---- Extracted data

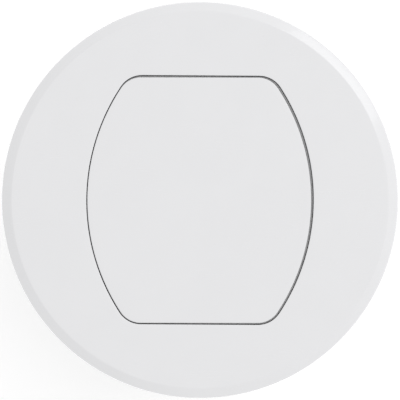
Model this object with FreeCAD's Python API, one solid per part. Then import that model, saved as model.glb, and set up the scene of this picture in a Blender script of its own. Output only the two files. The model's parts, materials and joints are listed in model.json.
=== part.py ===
"""Round pop-up power unit for a desk or worktop, modelled closed.

Millimetres, +Z up. The origin is the centre of the worktop hole, level with the worktop's top face.
The sockets face -Y and the USB ports face +Y. The tower rises out of the flange along +Z.
"""
import FreeCAD, Part
import math
import os

V = FreeCAD.Vector

# ---- flange, trim and lid -------------------------------------------------
opening_half_x = 38.2          # barrel-shaped opening: bulging sides left and right
opening_half_y = 41.85         # straight edges front and back
opening_side_radius = 69.2
opening_corner_radius = 8.6
flange_overhang = 16.57        # how far the trim reaches past the worktop hole's sleeve
flange_thickness = 3.5
trim_thickness = 1.5
trim_skirt_wall = 2.1
trim_floor_gap = 0.2           # the skirt ends this far above the worktop
bevel_width = 3.3
bevel_drop = 1.9
rim_round = 1.0
snap_depth = 0.4
snap_start = 0.2               # the snap bead's heights above the skirt's foot
snap_full = 0.6
snap_end = 0.9
rebate_gap = 0.2               # housing's rebate, deeper than the bead
inner_bevel_drop = 1.5         # inside of the trim's bevel
inner_bevel_step = 0.4
lid_gap = 0.58                 # all round, between lid and trim
lid_play_x = -0.25             # how the lid sits within its gap
lid_play_y = -0.07
lid_turn = 0.23                # degrees
lid_cover_thickness = 1.5
lid_edge_round = 0.3
carrier_thickness = 5.1
carrier_step = 0.3             # carrier smaller than its cover, all round
seal_height = 2.0
seal_depth = 1.6
seal_gap = 0.2                 # seal to the edge of the opening, all round
lid_post_x = 16.0              # posts that hold the cover in its carrier
lid_post_y = 20.0
lid_post_radius = 1.5
lid_post_length = 3.0
lid_screw_length = 9.0
pocket_margin = 0.1            # pocket in the housing, wider than the trim's opening
fit_gap = 0.1                  # between pieces that fit closely and don't move

# ---- tower ----------------------------------------------------------------
tower_inset = 4.0              # tower outline inside the opening, all round
tower_wall = 2.2
bore_gap = 0.5                 # tower to housing bore
lift_travel = 82.0
press_travel = 2.0             # pushed down past rest to release the latch
pocket_clearance = 1.0
web_thickness = 5.4
wiper_height = 2.4
wiper_depth = 1.8
wiper_gap = 0.2
bumper_height = 4.0
stop_gap = 0.2
ear_height = 17.8
base_thickness = 6.0
spring_length = 28.0           # lift springs, tower down
lid_plug_depth = 2.2
base_plug_depth = 4.4
plug_wall = 2.0
lid_boss_depth = 7.4           # carrier's screw bosses, below its underside
lug_thickness = 3.0
post_height = 14.0
rib_half_width = 1.0
ear_web_x = 30.0               # webs that carry the guide ears start here
base_counterbore = 2.2
base_screw_length = 13.0

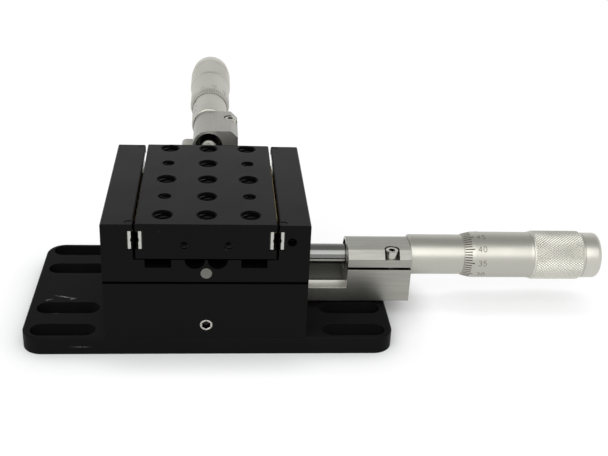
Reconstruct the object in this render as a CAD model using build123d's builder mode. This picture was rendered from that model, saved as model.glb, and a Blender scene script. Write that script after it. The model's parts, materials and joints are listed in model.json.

--------

§ Work to do:
Extract the complete listing above, reproducing each line exactly.

§ Output of the exercise:
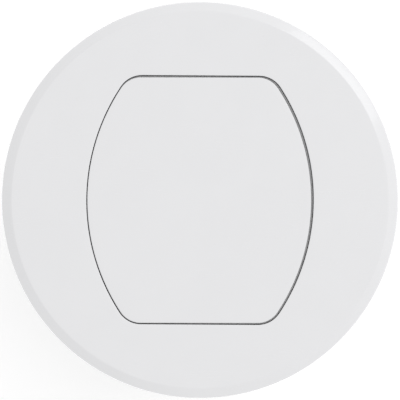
Model this object with FreeCAD's Python API, one solid per part. Then import that model, saved as model.glb, and set up the scene of this picture in a Blender script of its own. Output only the two files. The model's parts, materials and joints are listed in model.json.
=== part.py ===
"""Round pop-up power unit for a desk or worktop, modelled closed.

Millimetres, +Z up. The origin is the centre of the worktop hole, level with the worktop's top face.
The sockets face -Y and the USB ports face +Y. The tower rises out of the flange along +Z.
"""
import FreeCAD, Part
import math
import os

V = FreeCAD.Vector

# ---- flange, trim and lid -------------------------------------------------
opening_half_x = 38.2          # barrel-shaped opening: bulging sides left and right
opening_half_y = 41.85         # straight edges front and back
opening_side_radius = 69.2
opening_corner_radius = 8.6
flange_overhang = 16.57        # how far the trim reaches past the worktop hole's sleeve
flange_thickness = 3.5
trim_thickness = 1.5
trim_skirt_wall = 2.1
trim_floor_gap = 0.2           # the skirt ends this far above the worktop
bevel_width = 3.3
bevel_drop = 1.9
rim_round = 1.0
snap_depth = 0.4
snap_start = 0.2               # the snap bead's heights above the skirt's foot
snap_full = 0.6
snap_end = 0.9
rebate_gap = 0.2               # housing's rebate, deeper than the bead
inner_bevel_drop = 1.5         # inside of the trim's bevel
inner_bevel_step = 0.4
lid_gap = 0.58                 # all round, between lid and trim
lid_play_x = -0.25             # how the lid sits within its gap
lid_play_y = -0.07
lid_turn = 0.23                # degrees
lid_cover_thickness = 1.5
lid_edge_round = 0.3
carrier_thickness = 5.1
carrier_step = 0.3             # carrier smaller than its cover, all round
seal_height = 2.0
seal_depth = 1.6
seal_gap = 0.2                 # seal to the edge of the opening, all round
lid_post_x = 16.0              # posts that hold the cover in its carrier
lid_post_y = 20.0
lid_post_radius = 1.5
lid_post_length = 3.0
lid_screw_length = 9.0
pocket_margin = 0.1            # pocket in the housing, wider than the trim's opening
fit_gap = 0.1                  # between pieces that fit closely and don't move

# ---- tower ----------------------------------------------------------------
tower_inset = 4.0              # tower outline inside the opening, all round
tower_wall = 2.2
bore_gap = 0.5                 # tower to housing bore
lift_travel = 82.0
press_travel = 2.0             # pushed down past rest to release the latch
pocket_clearance = 1.0
web_thickness = 5.4
wiper_height = 2.4
wiper_depth = 1.8
wiper_gap = 0.2
bumper_height = 4.0
stop_gap = 0.2
ear_height = 17.8
base_thickness = 6.0
spring_length = 28.0           # lift springs, tower down
lid_plug_depth = 2.2
base_plug_depth = 4.4
plug_wall = 2.0
lid_boss_depth = 7.4           # carrier's screw bosses, below its underside
lug_thickness = 3.0
post_height = 14.0
rib_half_width = 1.0
ear_web_x = 30.0               # webs that carry the guide ears start here
base_counterbore = 2.2
base_screw_length = 13.0

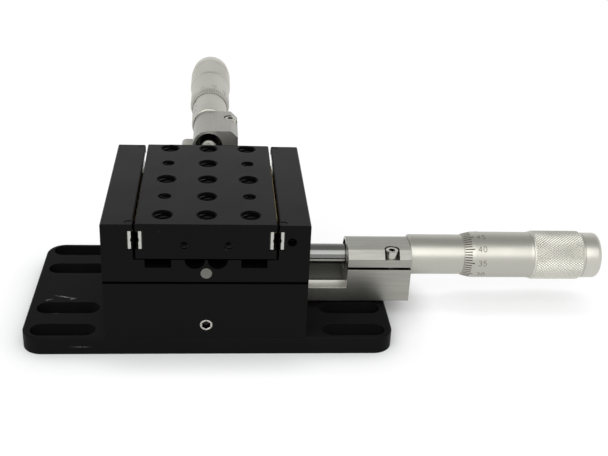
Reconstruct the object in this render as a CAD model using build123d's builder mode. This picture was rendered from that model, saved as model.glb, and a Blender scene script. Write that script after it. The model's parts, materials and joints are listed in model.json.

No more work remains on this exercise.